Em 20 de fevereiro, o país chama a atenção para as consequências geradas pelo uso excessivo dessas substâncias
Ao longo dos últimos meses, pesquisas confirmaram o aumento no consumo de álcool e drogas provocado pelo isolamento social, durante a pandemia de Covid-19. Estudo da Organização Pan-Americana da Saúde (Opas), por exemplo, reportou que 35% dos entrevistados com idades entre 30 e 39 anos relataram ter ampliado o número de ocasiões em que consumiram mais de cinco doses de álcool. Como resultado, a OMS (Organização Mundial da Saúde) chegou a recomendar que os países limitassem a venda de bebidas alcoólicas no período. Nesse sentido, ganha ainda mais importância a data de 20 de fevereiro, considerada o Dia Nacional de Combate às Drogas e ao Alcoolismo.
“Uma campanha deste tipo chama a atenção para uma problemática recorrente, que nos acompanha todos os dias”, avalia Guilherme Campanhã, psicólogo do CAPS AD (Centro de Atenção Psicossocial de Álcool e Drogas) Jardim Ângela, gerenciado pelo CEJAM – Centro de Estudos e Pesquisas “Dr. João Amorim” em parceria com a Prefeitura Municipal de São Paulo.
“Poder dedicar um dia para falar especificamente sobre as drogas possibilita repensar nossa relação com as substâncias psicoativas e promover maior consciência no papel que elas ocupam na vida de todos”, completa.
Em seu atendimento clínico diário, o psicólogo também observou um agravamento no quadro de usuários de álcool e drogas. De acordo com o profissional, esse aumento no consumo ocorre principalmente em uma tentativa de “suportar” as incertezas e transformações trazidas pela pandemia.

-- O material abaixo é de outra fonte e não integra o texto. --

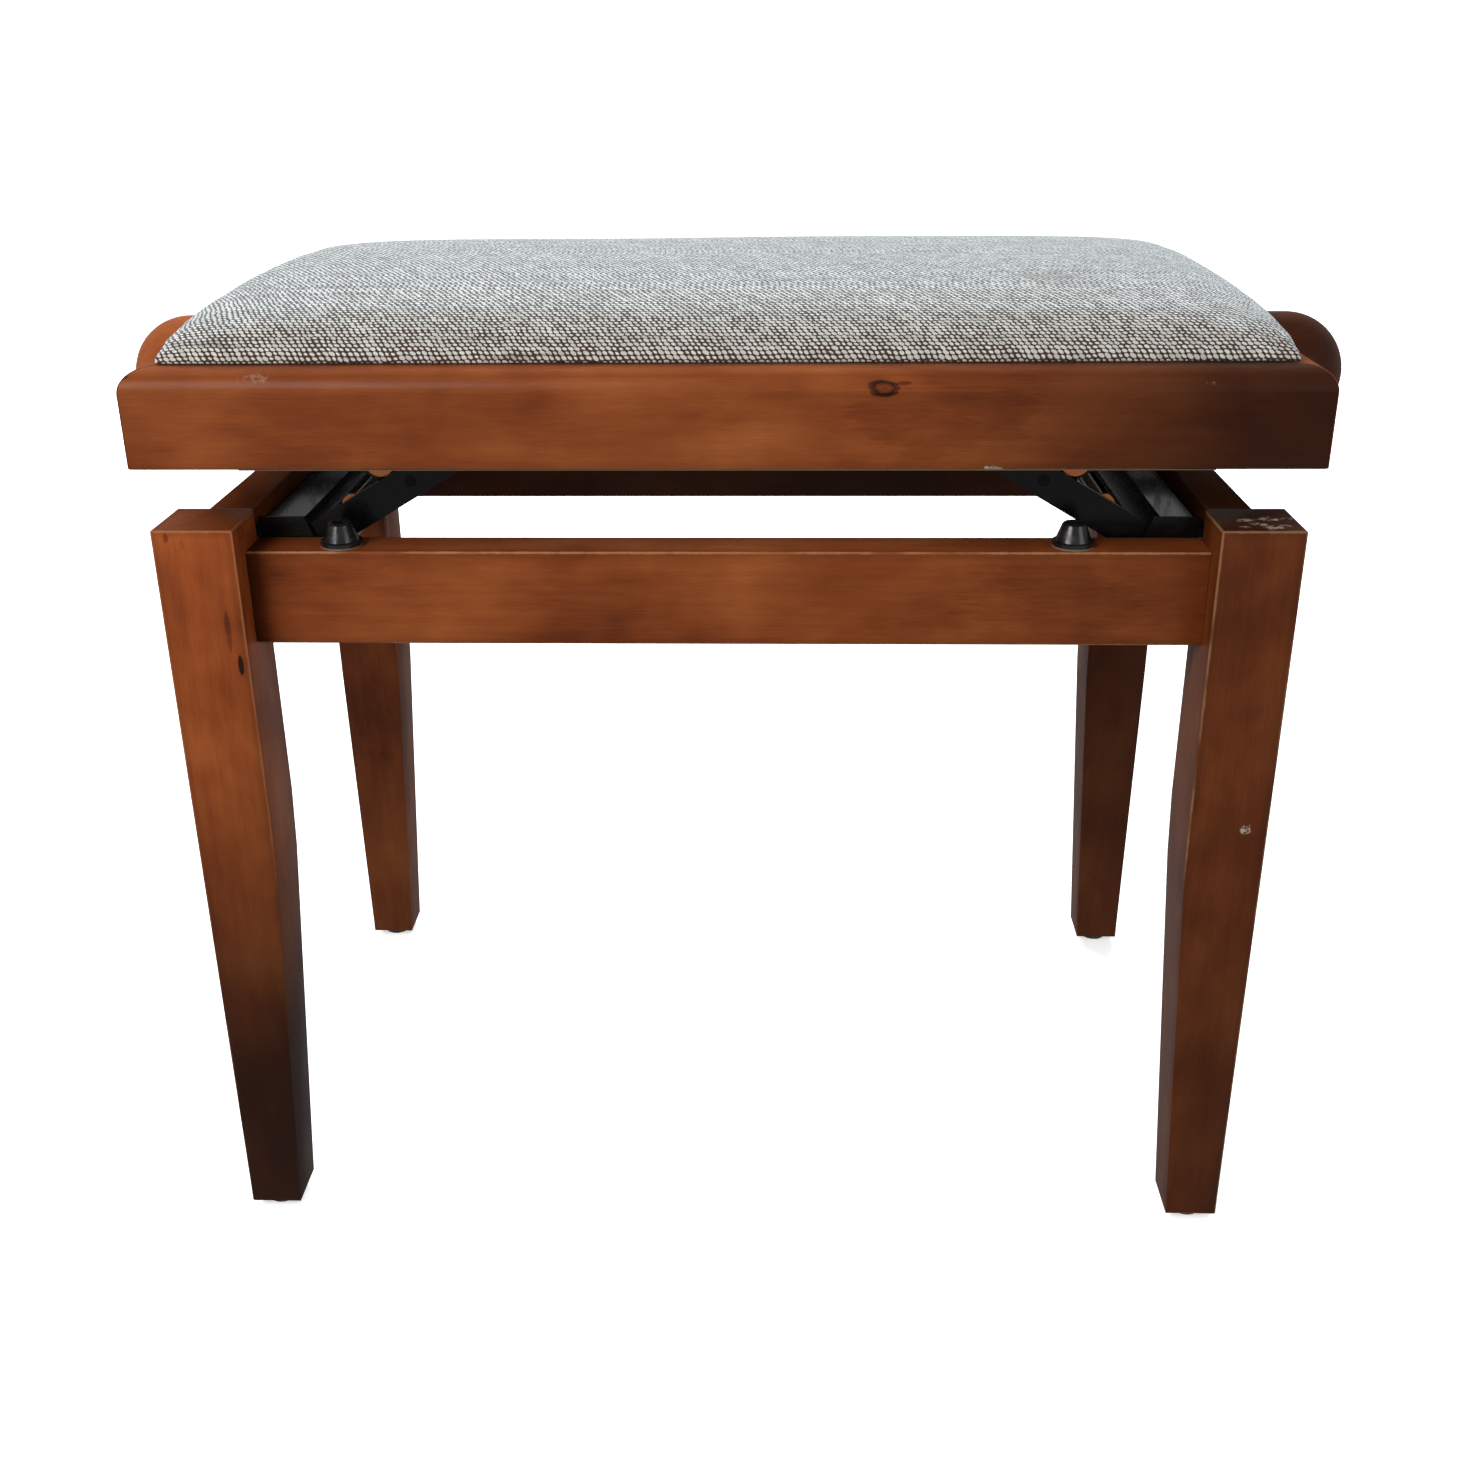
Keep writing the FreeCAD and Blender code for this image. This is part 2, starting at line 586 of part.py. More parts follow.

“Ocorre que, muitas vezes, o caminho conhecido para lidar com angústias é justamente o uso abusivo destas substâncias. Construir novas formas de elaborar e encarar as dificuldades é o que permite a ressignificação do papel das substâncias na realidade destes usuários”, afirma.
Para auxiliar a população neste momento difícil, São Paulo disponibiliza o atendimento através dos Centros de Atenção Psicossocial (CAPS) e das Unidades Básicas de Saúde (UBS). A rede municipal conta, atualmente, com 95 CAPS, sendo 31 deles sobre Álcool e Drogas (AD), 32 Infanto-juvenis e 32 Adultos.
No entanto, ainda assim, é preciso ampliar o debate sobre o assunto. “Ainda que, hoje em dia, a questão das drogas seja discutida mais abertamente, temos muito o que avançar. Se por um lado os adolescentes têm mais acesso à informação, por outro as dificuldades econômicas, sociais e a falta de perspectivas empurram os jovens para um consumo cada vez maior das substâncias”, avalia.
Atenção com familiares
No processo de atendimento, acolhimento e tratamento dos dependentes químicos é muito importante que a família esteja envolvida em uma rede de proteção. Muitas vezes cabe aos próprios familiares perceberem os sinais que indicam uma possível dependência, como mudanças bruscas no padrão do humor, dificuldades em manter uma rotina e sustentar as relações.
“Precisamos encarar a dependência química de forma aberta e sem preconceitos. Os familiares podem sempre buscar ajuda e orientações nos equipamentos de saúde, em especial os CAPS, que mantêm plantão de acolhimento ‘porta aberta’, sem necessidade de encaminhamento prévio. É importante ressaltar que, ainda que o paciente apresente resistência em se tratar, os CAPS estão aptos a acolher e atender os familiares”, explica o psicólogo.
“A melhor forma de ajudar uma pessoa nesta situação é não julgá-la, colocando-se ‘ao lado dela’. Ocorre que muitas famílias ainda enxergam a dependência química como um desvio de caráter e não como uma doença e isso, certamente, dificulta o processo de aceitação e o próprio tratamento em si”, completa.
Principalmente em relação ao álcool, os familiares podem avaliar se o consumo deixou de ser eventual para se tornar um hábito, a partir da frequência e da quantidade ingerida. “De forma geral, quando o uso de determinada substância começa a se sobressair em detrimento da rotina de vida da pessoa, além do surgimento de conflitos e prejuízos nas mais diversas áreas da vida, é preciso acender o sinal de alerta e buscar ajuda profissional”, conclui Guilherme Campanhã.